Le rapporteur a ensuite analysé les apports de la convention, qui permettra notamment d'étendre à la coopération transfrontalière entre la France et la Belgique la possibilité de créer des groupements locaux de coopération transfrontalière (GLCT), sur le modèle de ce qu'a permis un accord quadripartite, signé en 1996 entre la France, l'Allemagne, le Luxembourg et la Suisse. Ces GLCT présentent l'avantage de pouvoir réaliser et gérer des équipements et des services publics, et d'être soumis au droit interne applicable aux établissements publics de coopération intercommunale de l'Etat où ils ont leur siège. La convention accorde également aux préfets des régions et départements frontaliers avec la Belgique la compétence de régler directement avec les autorités compétentes belges les questions de voisinage, sans avoir à en référer à Paris. Par ailleurs, elle permet aux collectivités belges, qui n'ont ni le statut de collectivité territoriale ni la personnalité morale, ce qui est le cas des « intercommunales », de participer néanmoins à toutes les opérations de coopération transfrontalière qui les intéresseraient.
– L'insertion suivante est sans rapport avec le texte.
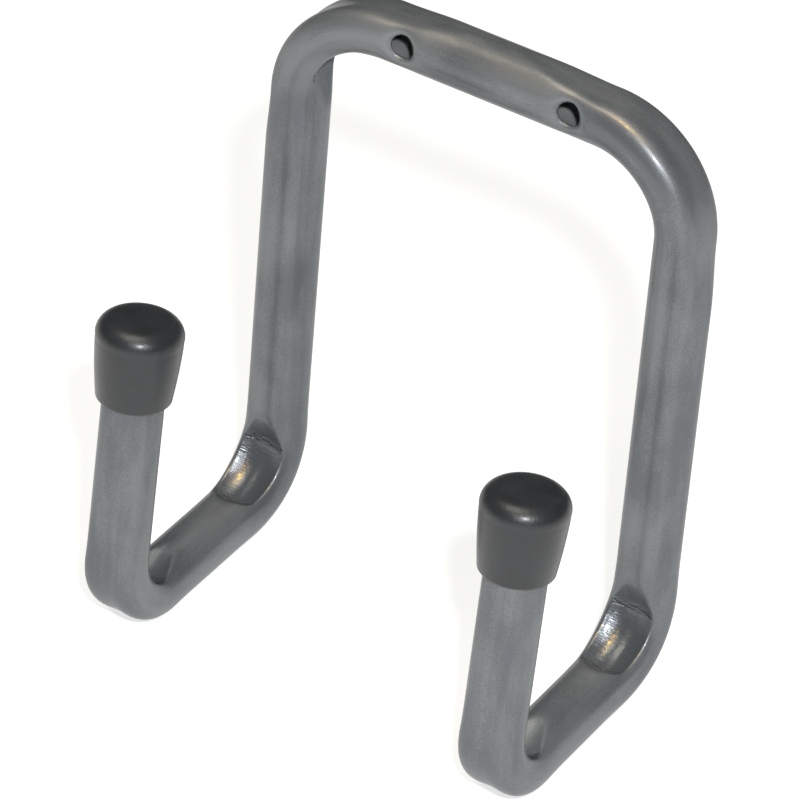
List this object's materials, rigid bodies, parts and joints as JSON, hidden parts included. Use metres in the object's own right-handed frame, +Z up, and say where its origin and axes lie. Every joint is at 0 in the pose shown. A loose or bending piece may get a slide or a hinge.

La convention rend également possible que de futurs organismes non encore créés, et que l'évolution du droit interne français ou belge ferait apparaître, s'intègrent à cette coopération.

En conclusion, le rapporteur a estimé que la convention, par son caractère à la fois exhaustif, mais évolutif, apporterait enfin le cadre juridique approprié pour approfondir une coopération transfrontalière en plein essor  ; il a donc invité la commission à approuver le projet de loi autorisant l'approbation de l'accord.

Suivant les conclusions du rapporteur, la commission a alors adopté le projet de loi.

Nomination d'un rapporteur

Puis la commission a désigné M. Paul Dubrule comme rapporteur pour avis du projet de loi n° 340 (2002-2003), adopté par l'Assemblée nationale, modifiant la loi n° 52-893 du 25 juillet 1952 relative au droit d'asile.